#### [DIRECTIONS]
Output, word for word, every line from the start of the listing down to and including the line that contains "SQUEEZE = 0.004"; include nothing else.

#### [DATA EXCERPT]
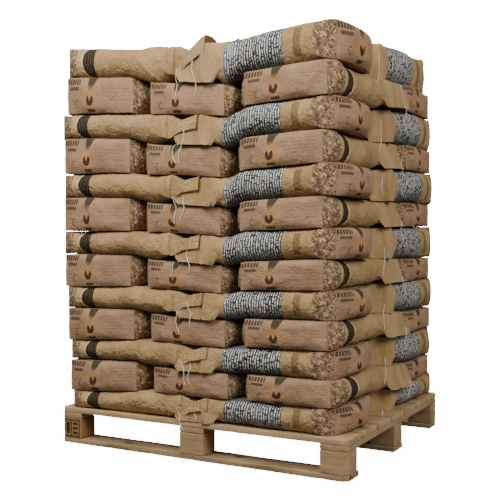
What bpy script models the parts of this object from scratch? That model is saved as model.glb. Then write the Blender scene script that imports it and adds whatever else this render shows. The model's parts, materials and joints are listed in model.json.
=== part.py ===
"""A pallet of filled paper sacks: a nine-block wooden pallet that carries cross-laid layers of sacks.

Metres, +Z up. The origin is on the floor under the middle of the pallet, +X runs along the pallet's
longer side and -Y is its front. Every layer holds two sacks lengthwise along one long side and a row
of sacks crosswise behind them, and each layer is turned half round on the one below.
"""

import math

import bmesh
import bpy
from mathutils import Matrix

# Pallet
PALLET_LENGTH = 1.200
PALLET_DEPTH = 1.000
BOARD_THICKNESS = 0.020
BLOCK_HEIGHT = 0.078
BLOCK_LENGTH = 0.100
BLOCK_DEPTH = 0.085
BOTTOM_BOARD_DEPTH = 0.100
DECK_BOARDS = 7
DECK_GAP = 0.015
CORNER_CUT = 0.018
CONTACT_GAP = 0.0003

# Sacks
LAYERS = 13
LAYER_PITCH = 0.1048
SETTLING = 0.0021
CROSSWISE_SACKS = 3
CROSSWISE_SIZE = (0.594, 0.380)
LENGTHWISE_SIZE = (0.568, 0.400)
SIDE_ROUNDING = 0.034
SIDE_SEGMENTS = 3
CLOSURE_LENGTH = 0.090
CLOSURE_SHARE = 0.45
SQUEEZE = 0.004

# Worked out from the sizes above
DECK_TOP = 3 * BOARD_THICKNESS + BLOCK_HEIGHT
SACK_HEIGHT = LAYER_PITCH - CONTACT_GAP
LOAD_DEPTH = CROSSWISE_SIZE[0] + LENGTHWISE_SIZE[1] - SQUEEZE


def collection(name):
    made = bpy.data.collections.new(name)
    bpy.context.scene.collection.children.link(made)
    return made


def finish(name, colour, roughness):
    """A plain Principled material."""
    material = bpy.data.materials.new(name)
    material.use_nodes = True
    shader = material.node_tree.nodes["Principled BSDF"]
    shader.inputs["Base Color"].default_value = (*colour, 1)
    shader.inputs["Roughness"].default_value = roughness
    return material


def add_object(name, mesh, home, material=None):
    made = bpy.data.objects.new(name, mesh)
    home.objects.link(made)
    if material:
        mesh.materials.append(material)
    return made


def mesh_of(name, shape):
    mesh = bpy.data.meshes.new(name)
    shape.to_mesh(mesh)
    shape.free()
    return mesh


def on_pallet_corner(point):
    across = abs(abs(point.x) - PALLET_LENGTH / 2)
    along = abs(abs(point.y) - PALLET_DEPTH / 2)
    return max(across, along) < 1e-5


def timber(name, size, centre, material):
    """A sawn board or block, a contact gap short of what lies on it. A corner of the pallet is cut off it."""
    length, depth, height = size
    x, y, z = centre
    shape = bmesh.new()
    bmesh.ops.create_grid(shape, x_segments=1, y_segments=1, size=0.5)
    bmesh.ops.scale(shape, vec=(length, depth, 1), verts=shape.verts)
    bmesh.ops.translate(shape, vec=(x, y, z - height / 2), verts=shape.verts)
    corners = [v for v in shape.verts if on_pallet_corner(v.co)]
    if corners:
        bmesh.ops.bevel(shape, geom=corners, offset=CORNER_CUT, segments=1, affect="VERTICES")
    raised = bmesh.ops.extrude_face_region(shape, geom=shape.faces[:])["geom"]
    top = [v for v in raised if isinstance(v, bmesh.types.BMVert)]
    bmesh.ops.translate(shape, vec=(0, 0, height - CONTACT_GAP), verts=top)
    bmesh.ops.recalc_face_normals(shape, faces=shape.faces)
    add_object(name, mesh_of(name, shape), pallet, material)


def build_pallet():
    across = {"left": -1, "middle": 0, "right": 1}
    along = {"front": -1, "middle": 0, "back": 1}
    column = (PALLET_LENGTH - BLOCK_LENGTH) / 2
    block_row = (PALLET_DEPTH - BLOCK_DEPTH) / 2
    board_row = (PALLET_DEPTH - BOTTOM_BOARD_DEPTH) / 2
    bottom_size = (PALLET_LENGTH, BOTTOM_BOARD_DEPTH, BOARD_THICKNESS)
    block_size = (BLOCK_LENGTH, BLOCK_DEPTH, BLOCK_HEIGHT)
    stringer_size = (BLOCK_LENGTH, PALLET_DEPTH, BOARD_THICKNESS)
    bottom_z = BOARD_THICKNESS / 2
    block_z = BOARD_THICKNESS + BLOCK_HEIGHT / 2
    stringer_z = BOARD_THICKNESS + BLOCK_HEIGHT + BOARD_THICKNESS / 2
    deck_z = stringer_z + BOARD_THICKNESS

    for row, side in along.items():
        timber(f"bottom_board_{row}", bottom_size, (0, side * board_row, bottom_z), bottom_wood)
        for place, end in across.items():
            centre = (end * column, side * block_row, block_z)
            timber(f"block_{row}_{place}", block_size, centre, block_wood)
    for place, end in across.items():
        timber(f"stringer_board_{place}", stringer_size, (end * column, 0, stringer_z), stringer_wood)

    pitch = (PALLET_DEPTH + DECK_GAP) / DECK_BOARDS
    deck_size = (PALLET_LENGTH, pitch - DECK_GAP, BOARD_THICKNESS)
    for number in range(DECK_BOARDS):
        y = (number + 0.5) * pitch - (PALLET_DEPTH + DECK_GAP) / 2
        timber(f"deck_board_{number + 1}", deck_size, (0, y, deck_z), deck_wood)


def sack(name, size):
    """One filled sack lying flat: square block bottom at -X, long sides rounded, sewn end thinner at +X."""
    length, width = size
    shape = bmesh.new()
    bmesh.ops.create_cube(shape, size=1)
    bmesh.ops.scale(shape, vec=(length, width, SACK_HEIGHT), verts=shape.verts)
    sides = [edge for edge in shape.edges if abs(edge.verts[0].co.x - edge.verts[1].co.x) > length / 2]
    bmesh.ops.bevel(shape, geom=sides, offset=SIDE_ROUNDING, segments=SIDE_SEGMENTS, profile=0.5, affect="EDGES")
    everything = shape.verts[:] + shape.edges[:] + shape.faces[:]
    start = (length / 2 - CLOSURE_LENGTH, 0, 0)
    bmesh.ops.bisect_plane(shape, geom=everything, plane_co=start, plane_no=(1, 0, 0))
    sewn_end = [v for v in shape.verts if v.co.x > length / 2 - CLOSURE_LENGTH / 2]
    bmesh.ops.scale(shape, vec=(1, 1, CLOSURE_SHARE), verts=sewn_end)
    return add_object(name, mesh_of(name, shape), moulds)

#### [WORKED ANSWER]
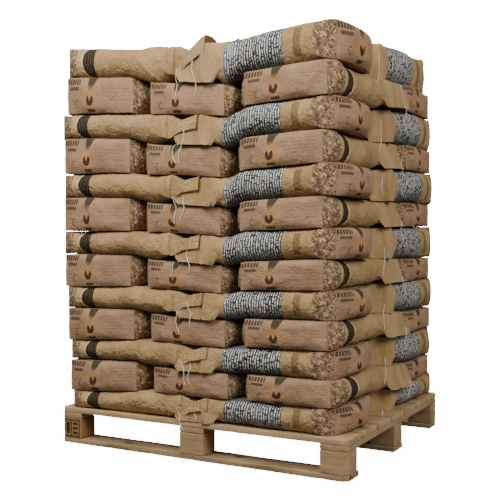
What bpy script models the parts of this object from scratch? That model is saved as model.glb. Then write the Blender scene script that imports it and adds whatever else this render shows. The model's parts, materials and joints are listed in model.json.
=== part.py ===
"""A pallet of filled paper sacks: a nine-block wooden pallet that carries cross-laid layers of sacks.

Metres, +Z up. The origin is on the floor under the middle of the pallet, +X runs along the pallet's
longer side and -Y is its front. Every layer holds two sacks lengthwise along one long side and a row
of sacks crosswise behind them, and each layer is turned half round on the one below.
"""

import math

import bmesh
import bpy
from mathutils import Matrix

# Pallet
PALLET_LENGTH = 1.200
PALLET_DEPTH = 1.000
BOARD_THICKNESS = 0.020
BLOCK_HEIGHT = 0.078
BLOCK_LENGTH = 0.100
BLOCK_DEPTH = 0.085
BOTTOM_BOARD_DEPTH = 0.100
DECK_BOARDS = 7
DECK_GAP = 0.015
CORNER_CUT = 0.018
CONTACT_GAP = 0.0003

# Sacks
LAYERS = 13
LAYER_PITCH = 0.1048
SETTLING = 0.0021
CROSSWISE_SACKS = 3
CROSSWISE_SIZE = (0.594, 0.380)
LENGTHWISE_SIZE = (0.568, 0.400)
SIDE_ROUNDING = 0.034
SIDE_SEGMENTS = 3
CLOSURE_LENGTH = 0.090
CLOSURE_SHARE = 0.45
SQUEEZE = 0.004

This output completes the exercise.